For years the residents of the Karnak Hotel near Ataba Square in Cairo knew him merely as Uncle Tarek. The elderly foreigner played with the building’s children and lived a quiet life in the rundown hotel within walking distance of the famous Khan Al-Khalili Bazaar. Little did they know that “Uncle Tarek” was one of the most wanted Nazi war criminals of World War II.
Born in 1914, Aribert Heim served as an SS medical officer during the conflict and was involved in some of the most brutal Holocaust crimes at the notorious Mauthausen death camp. The Nazi doctor injected gasoline into perfectly healthy prisoners or defiant patients. In some cases he singled out healthy Jews with perfect teeth to be decapitated, their skulls boiled and placed on his desk as curiosities.
Heim served only briefly at the Mauthausen concentration camp before being reassigned as Germany faced defeat on two fronts. After the defeat of Nazi Germany, Heim was able to avoid investigation by lying to investigators. He insisted that he was simply a regular doctor pressed into SS service. Facing the growing Soviet threat, the American search for Nazi war criminals was often topical at best. Nazis were thought to be an anti-communist bulwark in West Germany.
Having dodged Allied persecution, Heim played on a semi-professional ice hockey team often in front of thousands of fans in post-World War II Europe. Throughout the 1950s he lived in relative peace enjoying life as doctor, husband, and father in West Germany. Yet in 1962, Hiem fled overnight into exile on a tip that he was under investigation from the West German government about his crimes at Mauthausen. He traveled first to Spain, then ruled by fascist dictator Francisco Franco, and then to Egypt. At the time, Egypt was then under the ruled of Abdul Gamal Nasser, a former army colonel turned Arab socialist dictator who welcomed Nazis as advisers. Convicted of no crime, investments in Germany and Egypt allowed him a comfortable life.
In 1979, following the Camp David Accords, Heim’s situation changed. With nominal peace between Israel and Egypt, a Nazi war criminal could prove useful to the Egyptian government as a bargaining chip with Tel Aviv. Short on cash, Heim undertook desperate measures to avoid justice. He legally changed his name to Tarek and took up a residence in the Karnak Hotel, where he was able to escape persecution until his death in 1992.
This year marks the 10th anniversary of when Heim’s story was finally pieced together by two intrepid journalists. Nicholas Kulish and Souad Mekhennet reported their findings to the New York Times in 2009. Kulish and Souad Mekhennet tracked down one of Heim’s sons who revealed that he had clandestinely been visiting his father for decades. Heim’s son never confronted him but, overtime suspected the reasons for his sudden flight from Germany. On a visit to Cairo the two journalists discovered documents that verified his story and the decades his war criminal father had spent on the run.
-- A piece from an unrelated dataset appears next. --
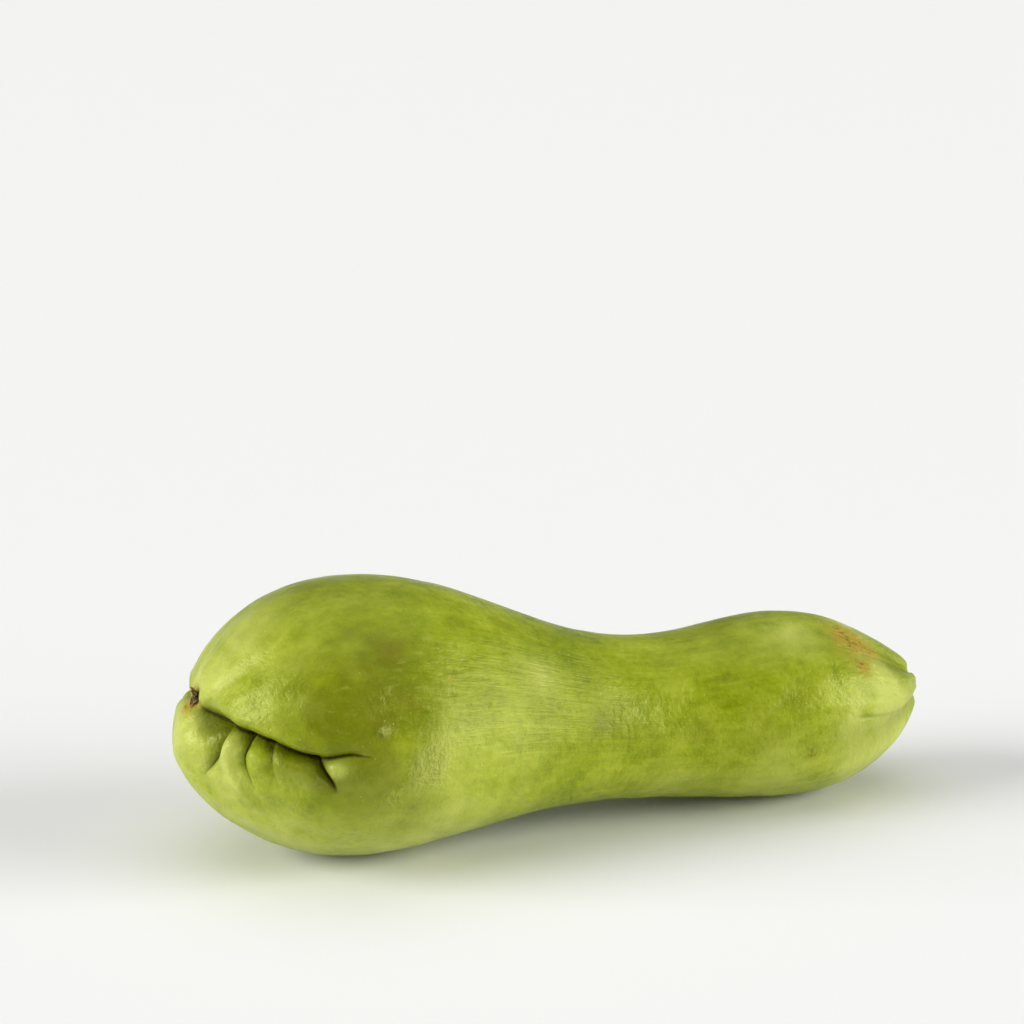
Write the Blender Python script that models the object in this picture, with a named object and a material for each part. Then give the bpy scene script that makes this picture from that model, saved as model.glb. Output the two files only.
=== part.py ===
import math

import bmesh
import bpy
import numpy as np
from mathutils import Matrix, Vector

# A long chayote as picked, lying on its side. Metres, +Z up.
# Blossom end (wide, with the mouth crease) at -X, stem end (narrow) at +X.
MM = 0.001
FRUIT_LENGTH = 186 * MM

# Stations along the fruit, from -1 at the blossom end to 1 at the stem end.
# A section's half height is its fullness times the half circle sqrt(1 - station^2).
STATIONS = (-1.0, -0.75, -0.45, -0.1, 0.2, 0.5, 0.8, 1.0)
FULLNESS_MM = (39.4, 43.3, 35.8, 24.0, 19.8, 25.4, 31.6, 28.0)
CENTRE_HEIGHT_MM = (28.9, 32.3, 32.2, 28.0, 23.7, 22.8, 21.7, 24.1)
WIDTH_OVER_HEIGHT = 1.09      # sections are a little wider than high
WIDTH_TAPER = 0.04            # more so at the blossom end than at the stem end

# Five shallow furrows run end to end, by their angle up from the -Y side.
FURROW_ANGLES_DEG = (-8, 58, 122, 185, 262)
FURROW_HALF_ANGLE = math.radians(19)
FURROW_FADE = 0.35            # furrows fade out where a section is this much of the widest
FURROW_DEPTH_MIDDLE = 0.1 * MM
FURROW_DEPTH_BLOSSOM = 1.1 * MM
FURROW_DEPTH_STEM = 1.4 * MM

# Mouth crease: from the scar down the -Y side, and a short one on the +Y side.
MOUTH_ROUTE_MM = ((-91, -3, 40), (-86, -16, 38.8), (-80, -24, 37), (-73, -30, 34.2), (-68, -32.5, 32.6))
BACK_MOUTH_ROUTE_MM = ((-91, 3, 40), (-86, 15, 37), (-81, 23, 34))
MOUTH_HALF_WIDTH = 6.5 * MM
MOUTH_DEPTH = 2.4 * MM
BACK_MOUTH_DEPTH = 1.5 * MM

SCAR_CENTRE_MM = (-89.8, -0.2, 41.1)
SCAR_PIT_RADIUS = 4.5 * MM
SCAR_PIT_DEPTH = 1.6 * MM
STEM_PIT_RADIUS = 4.6 * MM
STEM_PIT_DEPTH = 3.2 * MM

# The belly is pressed flat by this much where it rests.
REST_FLAT = 0.6 * MM

# The stalk has snapped off close to the fruit.
STEM_LENGTH = 3.2 * MM
STEM_RADIUS = 1.8 * MM
STEM_RISE = 0.3 * MM
STEM_BASE_FLARE = 1.25
STEM_POINTS = 5
STEM_RAYS = 12                # tries round the foot, to find the skin under it

REMNANT_LENGTH = 4.8 * MM
REMNANT_WIDTH = 3.0 * MM
REMNANT_THICKNESS = 2.2 * MM

TOUCH_GAP = 0.3 * MM
SIDES_AROUND = 64
RINGS_ALONG = 46
STEM_POLE = Vector((1, 0, 0))


def clearScene():
    for old in list(bpy.data.objects):
        bpy.data.objects.remove(old, do_unlink=True)


def makeCollection(name):
    group = bpy.data.collections.new(name)
    bpy.context.scene.collection.children.link(group)
    return group


def makeMaterial(name, colour, roughness, metallic=0.0):
    material = bpy.data.materials.new(name)
    material.use_nodes = True
    shader = material.node_tree.nodes["Principled BSDF"]
    shader.inputs["Base Color"].default_value = (*colour, 1.0)
    shader.inputs["Roughness"].default_value = roughness
    shader.inputs["Metallic"].default_value = metallic
    material.diffuse_color = (*colour, 1.0)
    return material


def smoothThrough(stations, values):
    # one smooth polynomial through every station
    return np.polynomial.Polynomial.fit(stations, values, len(stations) - 1)


fullness = smoothThrough(STATIONS, FULLNESS_MM)
centreHeight = smoothThrough(STATIONS, CENTRE_HEIGHT_MM)


def skinPoint(unit):
    # unit: a point of the unit sphere whose poles are at -X and +X
    station = max(-1.0, min(1.0, unit.x))
    halfHeight = fullness(station) * MM
    halfWidth = halfHeight * (WIDTH_OVER_HEIGHT - WIDTH_TAPER * station)
    return Vector((
        station * FRUIT_LENGTH / 2,
        unit.y * halfWidth,
        centreHeight(station) * MM + unit.z * halfHeight,
    ))


def furrowDepth(unit):
    # fades to nothing at the poles and is shallowest over the waist
    angle = math.atan2(unit.z, -unit.y)
    ends = math.sqrt(max(0.0, 1 - unit.x ** 2))
    fade = min(1.0, ends / FURROW_FADE)
    endDepth = FURROW_DEPTH_BLOSSOM if unit.x < 0 else FURROW_DEPTH_STEM
    depth = FURROW_DEPTH_MIDDLE + (endDepth - FURROW_DEPTH_MIDDLE) * abs(unit.x) ** 3
    total = 0.0
    for degrees in FURROW_ANGLES_DEG:
        away = math.remainder(angle - math.radians(degrees), 2 * math.pi)
        total += math.exp(-((away / FURROW_HALF_ANGLE) ** 2))
    return depth * fade * total


def distanceToRoute(point, route):
    nearest = 1.0
    for start, end in zip(route, route[1:]):
        run = end - start
        part = max(0.0, min(1.0, (point - start).dot(run) / run.length_squared))
        nearest = min(nearest, (point - start - run * part).length)
    return nearest


def valley(distance, halfWidth, depth):
    return depth * math.exp(-((distance / halfWidth) ** 2) * 2)


def creaseDepth(point):
    mouth = [Vector(stop) * MM for stop in MOUTH_ROUTE_MM]
    back = [Vector(stop) * MM for stop in BACK_MOUTH_ROUTE_MM]
    depth = valley(distanceToRoute(point, mouth), MOUTH_HALF_WIDTH, MOUTH_DEPTH)
    depth += valley(distanceToRoute(point, back), MOUTH_HALF_WIDTH, BACK_MOUTH_DEPTH)
    scar = (point - Vector(SCAR_CENTRE_MM) * MM).length
    depth += valley(scar, SCAR_PIT_RADIUS, SCAR_PIT_DEPTH)
    stem = (point - skinPoint(STEM_POLE)).length
    depth += STEM_PIT_DEPTH * math.exp(-((stem / STEM_PIT_RADIUS) ** 4))
    return depth


def buildFruit(group, material):
    mesh = bpy.data.meshes.new("fruit")
    bm = bmesh.new()
    bmesh.ops.create_uvsphere(bm, u_segments=SIDES_AROUND, v_segments=RINGS_ALONG, radius=1.0)
    bmesh.ops.rotate(bm, verts=bm.verts, cent=(0, 0, 0), matrix=Matrix.Rotation(math.pi / 2, 3, "Y"))
    units = [vert.co.normalized() for vert in bm.verts]
    for vert, unit in zip(bm.verts, units):
        vert.co = skinPoint(unit)
    bm.normal_update()
    pressed = [
        vert.co - vert.normal * (furrowDepth(unit) + creaseDepth(vert.co))
        for vert, unit in zip(bm.verts, units)
    ]
    floor = min(point.z for point in pressed) + REST_FLAT
    for vert, point in zip(bm.verts, pressed):
        vert.co = Vector((point.x, point.y, max(point.z, floor)))
    bm.to_mesh(mesh)
    bm.free()
    mesh.materials.append(material)
    mesh.shade_smooth()
    fruit = bpy.data.objects.new("fruit", mesh)
    group.objects.link(fruit)
    return fruit


def skinUnderStem(fruit):
    # the highest skin, along X, under the foot of the stalk
    pole = skinPoint(STEM_POLE)
    foot = STEM_RADIUS * STEM_BASE_FLARE
    reach = 0.0
    for step in range(STEM_RAYS):
        angle = step * math.tau / STEM_RAYS
        start = pole + Vector((foot, foot * math.cos(angle), foot * math.sin(angle)))
        _, spot, _, _ = fruit.ray_cast(start, Vector((-1, 0, 0)))
        reach = max(reach, spot.x)
    return Vector((reach, pole.y, pole.z))


def buildStemStub(group, material, fruit):
    # what is left of the fruit stalk, springing from the pit at the stem end
    start = skinUnderStem(fruit) + Vector((TOUCH_GAP, 0, 0))
    curve = bpy.data.curves.new("stem_stub", "CURVE")
    curve.dimensions = "3D"
    curve.bevel_depth = STEM_RADIUS
    curve.bevel_resolution = 3
    curve.use_fill_caps = True
    spline = curve.splines.new("POLY")
    spline.points.add(STEM_POINTS - 1)
    for number, stop in enumerate(spline.points):
        part = number / (STEM_POINTS - 1)
        stop.co = (start.x + STEM_LENGTH * part, 0, start.z + STEM_RISE * part ** 2, 1)
        stop.radius = 1 + (STEM_BASE_FLARE - 1) * (1 - part) ** 3
    curve.materials.append(material)
    stem = bpy.data.objects.new("stem_stub", curve)
    group.objects.link(stem)
    return stem


def buildBlossomRemnant(group, material, fruit):
    # the dried foot of the flower, upright in the scar pit
    _, spot, outward, _ = fruit.closest_point_on_mesh(Vector(SCAR_CENTRE_MM) * MM)
    mesh = bpy.data.meshes.new("blossom_remnant")
    bm = bmesh.new()
    bmesh.ops.create_uvsphere(bm, u_segments=14, v_segments=10, radius=0.5)
    size = Matrix.Diagonal((REMNANT_THICKNESS, REMNANT_WIDTH, REMNANT_LENGTH))
    bmesh.ops.transform(bm, verts=bm.verts, matrix=size.to_4x4())
    bm.to_mesh(mesh)
    bm.free()
    mesh.materials.append(material)
    mesh.shade_smooth()
    remnant = bpy.data.objects.new("blossom_remnant", mesh)
    remnant.rotation_euler = (-outward).to_track_quat("X", "Z").to_euler()
    remnant.location = spot + outward * (REMNANT_THICKNESS / 2 + TOUCH_GAP)
    group.objects.link(remnant)
    return remnant


def worldCorners(pieces):
    bpy.context.view_layer.update()
    corners = [piece.matrix_world @ Vector(corner) for piece in pieces for corner in piece.bound_box]
    low = Vector(min(corner[axis] for corner in corners) for axis in range(3))
    high = Vector(max(corner[axis] for corner in corners) for axis in range(3))
    return low, high


def standOnOrigin(pieces):
    # the origin goes under the middle of the whole piece, at the height that it rests on
    low, high = worldCorners(pieces)
    middle = (low + high) / 2
    for piece in pieces:
        piece.location -= Vector((middle.x, middle.y, low.z))


def main():
    clearScene()
    group = makeCollection("chayote")
    skin = makeMaterial("fruit_skin", (0.36, 0.45, 0.07), 0.42)
    stalk = makeMaterial("stem_bark", (0.27, 0.25, 0.07), 0.75)
    dried = makeMaterial("dried_blossom", (0.16, 0.08, 0.025), 0.85)
    fruit = buildFruit(group, skin)
    stem = buildStemStub(group, stalk, fruit)
    remnant = buildBlossomRemnant(group, dried, fruit)
    standOnOrigin([fruit, stem, remnant])


main()
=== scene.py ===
import math

import bmesh
import bpy
import numpy as np
from mathutils import Matrix, Vector, noise


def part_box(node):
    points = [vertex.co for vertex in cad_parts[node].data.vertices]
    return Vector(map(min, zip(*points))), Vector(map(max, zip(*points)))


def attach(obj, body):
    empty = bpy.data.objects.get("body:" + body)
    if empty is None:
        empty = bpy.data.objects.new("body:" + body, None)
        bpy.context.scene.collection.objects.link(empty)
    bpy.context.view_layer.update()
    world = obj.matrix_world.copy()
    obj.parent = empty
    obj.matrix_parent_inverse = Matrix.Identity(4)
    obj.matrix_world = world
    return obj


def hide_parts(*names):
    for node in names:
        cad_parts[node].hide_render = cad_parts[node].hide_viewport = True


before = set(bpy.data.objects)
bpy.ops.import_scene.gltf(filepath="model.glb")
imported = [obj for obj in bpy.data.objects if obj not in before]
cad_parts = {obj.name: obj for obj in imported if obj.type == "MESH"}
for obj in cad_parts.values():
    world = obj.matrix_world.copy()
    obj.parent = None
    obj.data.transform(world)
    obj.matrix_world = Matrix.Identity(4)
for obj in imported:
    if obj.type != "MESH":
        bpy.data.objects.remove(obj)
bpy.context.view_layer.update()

mm = 0.001
print("frame loaded:", ", ".join(sorted(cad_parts)))

# lengths in this dictionary are in millimetres
fruitShape = {
    "length": 186,
    "stations": (-1.0, -0.75, -0.45, -0.1, 0.2, 0.5, 0.8, 1.0),  # -1 blossom end, 1 stem end
    "fullness": (39.4, 43.3, 35.8, 24.0, 19.8, 25.4, 31.6, 28.0),
    "centreHeight": (28.9, 32.3, 32.2, 28.0, 23.7, 22.8, 21.7, 24.1),
    "widthOverHeight": 1.09,
    "widthTaper": 0.04,
    "facesAround": 304,
    "facesAlong": 212,
    "finerInFront": 0.42,       # 0 spreads the faces evenly round the fruit
    "finestAngle": 15,          # they are finest this many degrees above the -Y side
    "finerAtBlossom": 0.3,      # 0 spreads them evenly along it
    "splitReach": (2.8, 0.8),   # faces this close to a fold are split in four, then again
    "splitStep": 0.7,           # spacing of the places on a fold that this is measured from
    "foldStep": 0.25,           # the same for the depth of a fold
    "foldReach": 2.2,           # folds are worked out to this many times their width
    "lipRounding": 0.04,
    "furrowAngles": (-8, 58, 122, 185, 262),
    "furrowHalfAngle": 17,
    "furrowFade": 0.35,         # furrows fade out where a section is this much of the widest
    "furrowMiddle": 0.1,
    "furrowBlossom": 0.8,
    "furrowStem": 1.9,
    "stemPitRadius": 4.6,
    "stemPitDepth": 3.2,
    "restFlat": 0.6,            # the belly is pressed flat by this much where it rests
    "lumps": ((46, 0.75), (19, 0.3), (8.5, 0.2), (4.2, 0.06)),  # size and height of the uneven growth
    "tintEdges": ((9, 0.9), (3.5, 0.5)),                        # the same for the edges of the tints
    "hollowDepth": 3,           # a place this deep gets the full painted shade of a hollow
}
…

Until that time many thought Heim was still alive and might one day face justice for his crimes.
Subsequently Heim’s story was made into a book by the pair — The Eternal Nazi: From Mauthausen to Cairo, the Relentless Pursuit of SS Doctor Aribert Heim, released in 2014. This book, along with a A Mosque in Munich, are two recent books of of reportage that show the long impact of Nazi policy during World War II on the modern Middle East.
One can hope that more recent war criminals and perpetrators for genocide from Rwanda to Syria will be less successful at evading justice.